Unlike many people, Meehan Lenzen ’11 knew what she was going to do from a young age. “It was kind of predetermined,” Lenzen says, laughing. “(My dad) was very adamant that my sister and I both get engineering degrees in school. I always liked math and science, but my Intro to Engineering class (at Notre Dame) is what enabled me to stay (involved).”
Lenzen graduated from Notre Dame with a degree in environmental geosciences, leading to a successful career at GE Aviation, where she has worked since the summer after her sophomore year. However, she never took the support she had for granted. If anything, it motivated her to help young girls in a similar position she once was in. In 2014, one of her colleagues at GE, Michaele Carney ’04, founded the GE Girls at Notre Dame STEM Camp, one of about 20 camps the company helped establish across the United States. Lenzen quickly became involved in leading one of the workshops at the week-long summer camp. One year later, however, she was leading all of them.
Lenzen’s hard work and dedication arise from a deep passion for gender equity in STEM. When deciding where to go for college, Lenzen noticed that the ratio of women to men in STEM classes was much higher at Notre Dame than at other schools. She was also aware that not all women have equal access to pursuing an education in STEM, as well as the importance of starting young in such a nuanced, competitive field.

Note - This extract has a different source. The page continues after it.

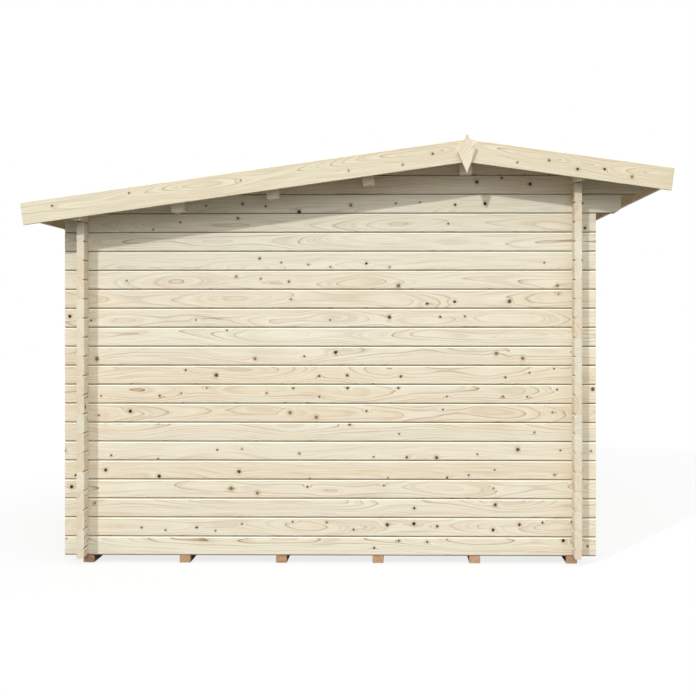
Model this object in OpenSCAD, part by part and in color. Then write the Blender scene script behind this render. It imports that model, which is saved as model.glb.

“We want to make sure anyone, regardless of their economic status, regardless of where they live in the South Bend community who’s a middle school student, has the ability to come to camp,” Lenzen says. Funding from GE allows the camp to remain free of charge and provides the campers with breakfast, lunch, and a snack, as well as a bus route to the Stinson-Remick Hall of Engineering, where the bulk of the camp takes place.
The camp begins by introducing the girls to a woman in STEM who may not be well known but has made significant contributions to the field. The girls participate in about a half dozen tried and true activities that the camp features every year, “covering everything from aerospace engineering to chemistry to designing a prosthetic leg.”

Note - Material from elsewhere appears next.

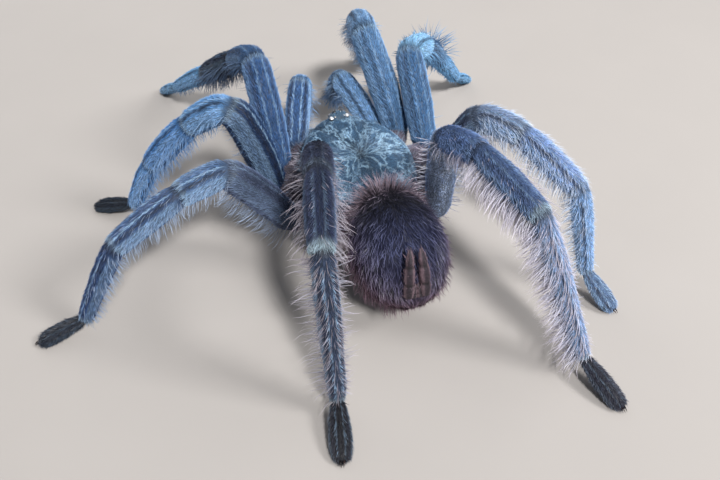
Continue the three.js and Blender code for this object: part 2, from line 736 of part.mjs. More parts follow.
for (const [word, side] of [["left", 1], ["right", -1]]) {
  const chelicera = cheliceraSegment(side);
  const otherHalf = CARAPACE.length * 4;
  const midline = closedShape(new THREE.BoxGeometry(CARAPACE.width, otherHalf, otherHalf));
  midline.translate(-side * (CARAPACE.width - JOINT_GAP) / 2, 0, 0);
  let lobe = shapedSolid(CHELICERA_OUTLINE, chelicera, 0).subtract(prosomaSeat).subtract(toSolid(midline));
  LIMBS.forEach((limb, i) => {
    if (limb.name.startsWith("palp")) {
      lobe = lobe.subtract(shapedSolid(OUTLINE.femur, chains[i][0], JOINT_GAP));
    }
  });
  addNode(`chelicera_${word}`, lobe, COLOUR.chelicera, 0.8, chelicera.matrix);

  const fang = fangSegment(side, chelicera);
  const fangSolid = shapedSolid(FANG_OUTLINE, fang, 0)
    .subtract(shapedSolid(CHELICERA_OUTLINE, chelicera, JOINT_GAP))
    .subtract(prosomaSeat);
  addNode(`fang_${word}`, fangSolid, COLOUR.fang, 0.2, fang.matrix);

  const spinneret = spinneretSegment(side);
  const spinneretSolid = shapedSolid(SPINNERET_OUTLINE, spinneret, 0).subtract(abdomenSeat);
  addNode(`spinneret_${word}`, spinneretSolid, COLOUR.spinneret, 0.85, spinneret.matrix);
}

// A segment is hollowed for the one before it on its limb, and cut clear of the limbs already placed.
const placedSeats = [];
LIMBS.forEach((limb, limbNumber) => {
  const chain = chains[limbNumber];
  const random = seededRandom(100 + limbNumber);
  const ownSeats = chain.map((segment) => shapedSolid(OUTLINE[segment.kind], segment, JOINT_GAP));
  chain.forEach((segment, i) => {
    const name = `${limb.name}_${segment.kind}`;
    const core = shapedSolid(OUTLINE[segment.kind], segment, 0);
    let solid = joined([core, ...segmentLocks(name, segment, limb, random)]);
    solid = solid.subtract(i === 0 ? prosomaSeat : ownSeats[i - 1]);
    for (const seat of placedSeats) {
      solid = solid.subtract(seat);
    }
    addNode(name, aboveGround(solid), COLOUR[segment.kind], 0.8, segment.matrix);
  });
  placedSeats.push(...ownSeats);
});

// The origin is at the middle of the model's box, on the ground.
const box = new THREE.Box3().setFromObject(tarantula, true);
tarantula.position.set(-(box.min.x + box.max.x) / 2, -(box.min.y + box.max.y) / 2, -box.min.z);

export default tarantula;
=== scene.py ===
import math

import bpy
import numpy as np
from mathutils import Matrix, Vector


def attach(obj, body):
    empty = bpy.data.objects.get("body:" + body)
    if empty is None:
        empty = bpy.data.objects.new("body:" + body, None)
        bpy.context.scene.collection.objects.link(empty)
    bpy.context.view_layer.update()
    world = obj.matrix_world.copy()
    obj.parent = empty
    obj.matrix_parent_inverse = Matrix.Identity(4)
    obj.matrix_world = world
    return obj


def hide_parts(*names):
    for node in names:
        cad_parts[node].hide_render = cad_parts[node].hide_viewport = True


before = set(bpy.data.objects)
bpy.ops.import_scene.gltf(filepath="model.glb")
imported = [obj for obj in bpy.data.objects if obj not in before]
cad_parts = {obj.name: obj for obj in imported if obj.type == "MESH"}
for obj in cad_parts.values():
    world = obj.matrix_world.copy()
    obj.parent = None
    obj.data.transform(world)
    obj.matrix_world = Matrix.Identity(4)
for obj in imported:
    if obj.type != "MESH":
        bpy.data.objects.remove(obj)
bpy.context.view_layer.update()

# ---- The table, the light and the view ----
# A plain pale table top under the model. A soft key lamp shines down over the camera's shoulder, and three
# panels fill the shadows: one high on the camera's right, one overhead and one beyond the head.

scene = bpy.context.scene
MM = 0.001


class Wire:
    """A socket of a node tree. Sums and products of wires and numbers add their Math nodes."""

    def __init__(self, tree, socket=None):
        self.tree = tree
        self.socket = socket

    def make(self, kind, settings=(), inputs=(), output=None):
        """Adds a node: its settings first, then the values or links of its sockets. Returns an output."""
        node = self.tree.nodes.new(kind)
        for name, value in dict(settings).items():
            setattr(node, name, value)
        for name, value in dict(inputs).items():
            socket = next(s for s in node.inputs if s.enabled and name in (s.identifier, s.name))
            if isinstance(value, Wire):
                self.tree.links.new(value.socket, socket)
            else:
                socket.default_value = value
        outputs = [s for s in node.outputs if s.enabled and output in (None, s.identifier, s.name)]
        return Wire(self.tree, outputs[0] if outputs else None)

    def math(self, operation, *others):
        values = dict(zip(("Value", "Value_001"), (self, *others)))
        return self.make("ShaderNodeMath", {"operation": operation}, values)

    def __add__(self, other):
        return self.math("ADD", other)

    def __sub__(self, other):
        return self.math("SUBTRACT", other)

    def __mul__(self, other):
        return self.math("MULTIPLY", other)

    def __rsub__(self, other):
        values = {"Value": other, "Value_001": self}
        return self.make("ShaderNodeMath", {"operation": "SUBTRACT"}, values)

    __radd__ = __add__
    __rmul__ = __mul__

    def ramp(self, low, high):
        """0 below low, 1 above high and a smooth climb between them; low may be the larger."""
        if low > high:
            return 1 - self.ramp(high, low)
        values = {"Value": self, "From Min": low, "From Max": high}
        return self.make("ShaderNodeMapRange", {"interpolation_type": "SMOOTHSTEP"}, values)

    def blend(self, other, share):
        """This colour with a share of another laid over it."""
        values = {"Factor_Float": share, "A_Color": self, "B_Color": other}
        return self.make("ShaderNodeMix", {"data_type": "RGBA"}, values, "Result_Color")

    def tint(self, strength):
        """This colour made lighter or darker by a number."""
        values = {"Vector": self, "Scale": strength}
        return self.make("ShaderNodeVectorMath", {"operation": "SCALE"}, values, "Vector")

    def attribute(self, name, output="Fac"):
        return self.make("ShaderNodeAttribute", {"attribute_name": name}, output=output)

    def plain(self, colour):
        """One colour all over."""
        return self.make("ShaderNodeRGB").blend(colour, 1.0)

    def here(self):
        """Where a point lies on its piece."""
        return self.make("ShaderNodeTexCoord", output="Object")

    def noise(self, where, scale, detail=2.0):
        values = {"Vector": where, "Scale": scale, "Detail": detail}
        return self.make("ShaderNodeTexNoise", inputs=values, output="Fac")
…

It is such a popular camp that girls can only attend one summer in order to ensure that it reaches as many participants as possible. However, attendees are encouraged to return for Alumni Day on the Wednesday of subsequent camps to remain connected with Lenzen and other camp leaders. Once in high school, participants may even return as junior counselors and are eligible to apply for a SWE (Society of Women Engineers) scholarship offered through GE Girls. In fact, Lenzen knows of “at least one” young woman from the earliest years of the camp who is currently pursuing a STEM degree in college.
Setting up the camp is far from a one-woman band, of course. That’s especially true for the Notre Dame camp, which distinguishes itself from other GE-sponsored camps because it is the only one not hosted near a GE facility.
But overcoming that challenge is far from rocket science thanks to the incredible Notre Dame alumni network. Several Notre Dame alumni travel back to campus each summer to help out, including Katie Ritter ’13, who co-runs the camp with Lenzen. The camp’s activities are designed by 10-12 GE employees in collaboration with Notre Dame professor and Society of Women Engineers advisor, Dr. Victoria Goodrich. “She’s worked with us since day one. This camp would not be here if not for her,” Lenzen says.
Lenzen’s tremendous work is not limited to the camp — though she has moved around a lot for her job, Lenzen has consistently participated in efforts at local middle and high schools. It also has not gone unnoticed — not only by all of the campers and their families but by her peers as well. Carney nominated Lenzen for the 2022 Domer Dozen, a group of twelve young Notre Dame alumni who are honored annually “for their significant contributions and extraordinary dedication to faith, service, learning and work.”
When asked how Lenzen has grown since the two met at the first camp almost a decade ago, Carney notes Lenzen’s growth in leadership and planning but was also quick to emphasize how Lenzen has stayed the same. “(She had the) same level of energy when I first met her. She’s always had such a drive to give back.”
One of the most important lessons the 300-plus girls the camp has hosted learn, as Lenzen says, is that “we learn just as much from the failed experiences as the ones that are successful.” However, Lenzen’s commitment to service has proven successful. “It’s just exciting to be able to impact people’s lives in the South Bend community,” Carney says.
Lenzen, and everyone who is a part of making the camp so successful, is definitely doing just that.